Saturday, November 2, 2013

Ingenuism : just what is it, and who?


I was glad to see this exhibit yesterday at Philadelphia's Magic Gardens on South Street.  We had just finished hanging the DEEP SIX show at Da Vinci Art Alliance.  I was nearby and wanted to catch this last exhibit of the Coalition Ingenu Self-Taught Artists' Collective before Robert Bullock, the moving spirit behind it,  moves to Florida.

"Coalition Ingenu is a nonprofit organization promoting artwork by
self-taught creative individuals with histories of homelessness,
unique mental conditions, or other extraordinary circumstances
precluding them from equal opportunity or ability to promote themselves."  "
Autodidactic: having skills or knowledge acquired through one's own efforts. Ingenuism: A style of art that is honest and personal, without restraint, reserve, or dissimulation," says their literature.

It was a thought provoking juxtaposition with the six of us who had just put the DEEP SIX exhibit together.  Although we don't fit the definition of 'extraordinary circumstances', we all I think strive for a style of art that is honest and personal, without restraint, reserve, or dissimulation.
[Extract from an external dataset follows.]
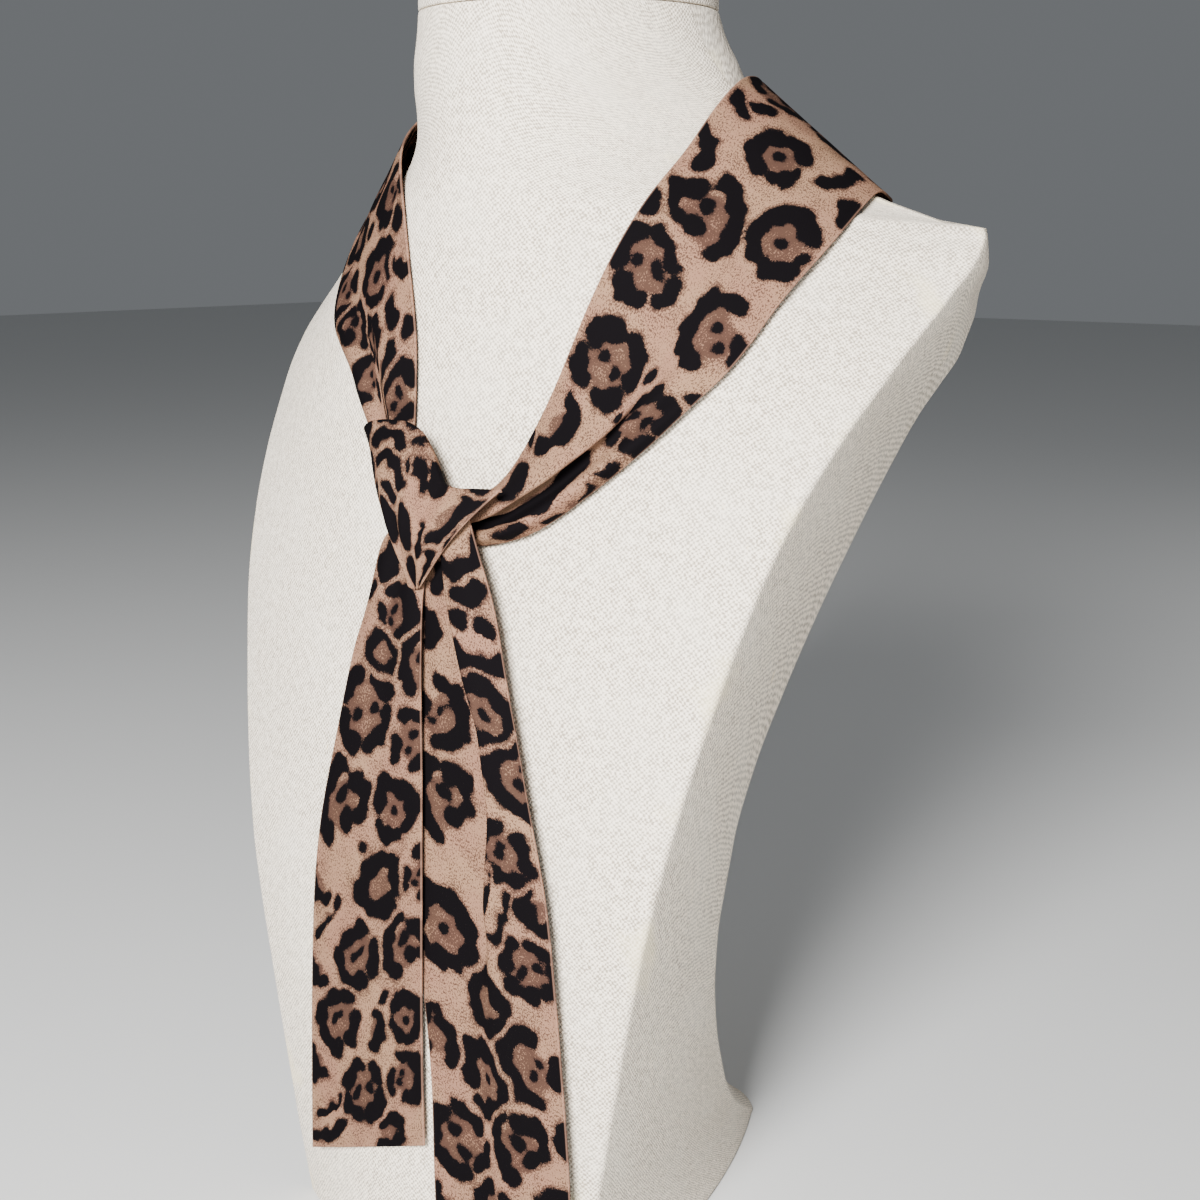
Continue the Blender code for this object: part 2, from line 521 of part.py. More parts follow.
def build():
    for thing in list(bpy.data.objects):
        bpy.data.objects.remove(thing, do_unlink=True)

    linen = make_material("linen_cover", LINEN_COLOUR, 0.9)
    cap_linen = make_material("linen_cap", CAP_COLOUR, 0.9)
    cloth = make_material("scarf_print", PRINT_COLOUR, 0.55)

    rings = bust_rings()
    count, around = rings.shape[:2]
    form_points = rings.reshape(-1, 3)
    form_faces = lofted_faces(count, around)
    add_object("bust_form", form_points, form_faces, linen)
    form = search_tree(form_points, form_faces)

    cap = cap_rings(rings[-1])
    add_object("neck_cap", cap.reshape(-1, 3), lofted_faces(len(cap), around), cap_linen)

    near = ribbon_sheet(NEAR_ROWS, NEAR_COUNT)
    back = ribbon_sheet(BACK_ROWS, BACK_COUNT)
    far = ribbon_sheet(FAR_ROWS, FAR_COUNT)
    loop = push_off(np.concatenate([near[::-1], back[1:-1], far]), form, BODY_GAP)
    cuts = (NEAR_COUNT - 1, NEAR_COUNT + BACK_COUNT - 2)
    near_piece, back_piece, far_piece = cut_sheets(loop, cuts)
    add_object("strap_near", *near_piece, cloth)
    add_object("neck_back", *back_piece, cloth)
    add_object("strap_far", *far_piece, cloth)

    right = push_off(ribbon_sheet(RIGHT_TAIL_ROWS, 36), form, BODY_GAP)
    right = push_forward(right, search_tree(*near_piece), LAYER_GAP)
    right_piece = thick_sheet(right)
    add_object("tail_right", *right_piece, cloth)

    left = push_off(ribbon_sheet(LEFT_TAIL_ROWS, 34), form, BODY_GAP)
    left = push_forward(left, search_tree(*near_piece), LAYER_GAP)
    left = push_forward(left, search_tree(*right_piece), LAYER_GAP)
    left_piece = thick_sheet(left)
    add_object("tail_left", *left_piece, cloth)

    wrap = push_off(wrap_sheet(12, 4), form, BODY_GAP)
    for piece in (near_piece, far_piece, right_piece, left_piece):
        wrap = push_forward(wrap, search_tree(*piece), LAYER_GAP)
    add_object("knot_wrap", *thick_sheet(wrap), cloth)


build()
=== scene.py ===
"""Looks of a ribbon scarf that is tied with a half knot round a linen-covered display bust.

Tables and sizes are in millimetres; points are turned into metres where a mesh is made.
+Z is up, the front of the bust faces -Y and the left shoulder of the bust is on +X.
"""
import math

import bpy
import numpy as np
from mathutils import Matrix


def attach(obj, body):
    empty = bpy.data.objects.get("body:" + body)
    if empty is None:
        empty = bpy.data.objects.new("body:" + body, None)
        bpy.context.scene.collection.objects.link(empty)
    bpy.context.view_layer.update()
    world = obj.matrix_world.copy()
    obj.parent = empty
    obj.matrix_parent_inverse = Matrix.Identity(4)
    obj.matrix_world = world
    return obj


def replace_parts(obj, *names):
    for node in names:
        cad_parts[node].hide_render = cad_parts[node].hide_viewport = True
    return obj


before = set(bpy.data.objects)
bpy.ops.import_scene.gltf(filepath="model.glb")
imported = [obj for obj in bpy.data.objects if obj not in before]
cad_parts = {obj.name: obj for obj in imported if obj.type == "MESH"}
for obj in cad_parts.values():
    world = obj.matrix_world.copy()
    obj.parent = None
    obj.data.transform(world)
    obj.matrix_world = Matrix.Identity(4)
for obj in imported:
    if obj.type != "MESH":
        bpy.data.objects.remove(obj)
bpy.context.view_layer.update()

MM = 0.001

# the tables' own y is moved by this, as in the solids
PLAN_SHIFT = -4.34
# all of the ribbon faces away from the point of this height on the bust's middle line
MIDDLE_HEIGHT = 340.0

# ---------------------------------------------------------------- sizes of the bust
NECK_TOP = 422.0
CAP_HEIGHT = 6.0
CAP_ROUND = 3.0
SEAM_GAP = 0.3
EDGE_ROUND = 2.6
REAR_ROUND = 2.0
HEM_ROUND = 1.6
RIM_ROUND = 0.7
# how finely the bust is divided: up it, round a section, and over its rounds
LEVEL_STEP = 2.6
FRONT_POINTS = 56
CORNER_POINTS = 7
SIDE_POINTS = 18
REAR_POINTS = 40
HEM_POINTS = 5
RIM_POINTS = 4
CAP_ROUND_POINTS = 10
CAP_TOP_RINGS = 9
# the front's points lie closer together toward its edge than even turns would
FRONT_CROWDING = 0.9
# the corners' rounds take no more than this share of the arm side
CORNER_SHARE = 0.3
# The cap's top: how much it rises toward its middle, how far in from its round its rings start, and
# how far from the middle they end, where one small face fills it
CAP_CROWN = 0.02
CAP_TOP_START = 4.0
CAP_MIDDLE = 2.0
# an edge that turns by more than this many degrees is shaded sharp
SHARP_ANGLE = 60.0

# One row is one section of the bust.
# level, y of the centre front, half width at the front edge, y of that edge,
# half width at the rear edge, y of that edge, outward swell of the arm side,
# y of the centre back, drop of the section at its edges, fullness power
BUST_ROWS = (
    (0.0, -88.0, 67.7, -69.2, 21.7, 89.5, 9.0, 102.0, 0.0, 2.0),
    (10.0, -88.5, 68.7, -70.4, 28.9, 71.8, 6.0, 88.0, 0.0, 2.0),
    (20.0, -89.0, 69.7, -71.6, 36.2, 56.0, 4.0, 76.5, 0.0, 2.0),
    (35.0, -89.5, 71.3, -73.1, 45.7, 37.0, 2.5, 63.0, 0.0, 2.0),
    (50.0, -89.5, 74.1, -73.4, 53.3, 23.0, 2.0, 53.0, 0.0, 2.0),
    (75.0, -89.5, 78.9, -73.7, 63.1, 5.0, 1.5, 41.0, 0.0, 2.0),
    (100.0, -89.5, 83.8, -73.7, 70.4, -6.2, 1.0, 35.0, 0.0, 2.0),
    (125.0, -89.0, 88.8, -73.1, 76.4, -11.5, 1.0, 33.0, 0.0, 2.0),
    (150.0, -88.0, 93.7, -70.6, 81.5, -12.0, 1.0, 35.0, 0.0, 2.0),
    (175.0, -86.5, 98.8, -66.3, 85.9, -7.0, 1.0, 42.0, 0.0, 2.0),
    (200.0, -84.0, 104.2, -60.7, 90.6, 2.8, 1.0, 51.0, 0.0, 2.0),
    (225.0, -80.5, 110.0, -53.8, 95.7, 14.3, 1.0, 59.0, 0.0, 2.0),
    (250.0, -76.0, 115.5, -44.1, 100.5, 28.8, 1.0, 66.0, 0.0, 2.0),
    (270.0, -72.0, 120.5, -33.3, 106.1, 38.3, 1.0, 70.0, 0.0, 2.0),
    (290.0, -67.5, 126.5, -19.2, 112.6, 48.0, 1.0, 73.0, 0.0, 2.0),
    (300.0, -65.0, 129.9, -11.1, 116.9, 54.0, 1.0, 74.0, 0.0, 2.0),
    (310.0, -62.5, 132.9, -1.7, 121.0, 59.5, 1.0, 74.5, 0.0, 2.05),
    (322.0, -60.5, 135.4, 9.4, 125.6, 58.5, 1.0, 74.5, 2.0, 2.15),
    (335.0, -58.5, 137.5, 20.9, 131.5, 51.5, 0.6, 74.0, 5.0, 2.4),
    (350.0, -56.5, 139.7, 33.6, 137.0, 47.0, 0.2, 73.0, 8.0, 2.7),
    (358.0, -55.3, 137.3, 41.8, 136.8, 45.0, 0.0, 71.0, 7.5, 2.8),
    (364.0, -54.5, 124.0, 38.5, 123.6, 41.5, 0.0, 69.0, 11.2, 2.8),
    (370.0, -53.6, 104.0, 31.0, 103.7, 34.0, 0.0, 66.5, 9.5, 2.6),
    (376.0, -52.9, 87.0, 25.0, 86.8, 27.0, 0.0, 65.5, 6.5, 2.3),
    (382.5, -52.2, 74.5, 20.0, 74.3, 22.0, 0.0, 64.0, 4.0, 1.9),
    (390.0, -51.7, 66.0, 15.0, 65.9, 16.5, 0.0, 62.5, 2.0, 1.5),
    (398.0, -51.3, 59.5, 10.0, 59.4, 11.0, 0.0, 60.5, 1.0, 1.15),
    (408.0, -50.8, 54.5, 5.0, 54.4, 5.5, 0.0, 56.0, 0.0, 1.0),
    (415.0, -50.4, 52.0, 2.5, 51.9, 3.0, 0.0, 53.0, 0.0, 1.0),
    (422.0, -50.0, 50.6, 0.5, 50.5, 1.0, 0.0, 51.0, 0.0, 1.0),
)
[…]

Our styles are all very different yet the exhibit has a cohesion and unity that is powerful. I think the connecting thread is that definition of Ingenuism: art that is honest and personal, without restraint, reserve, or dissimulation.   And that, I hope, is what people will see and respond to when they come to the opening tomorrow, or any time the exhibit is up through November 29th!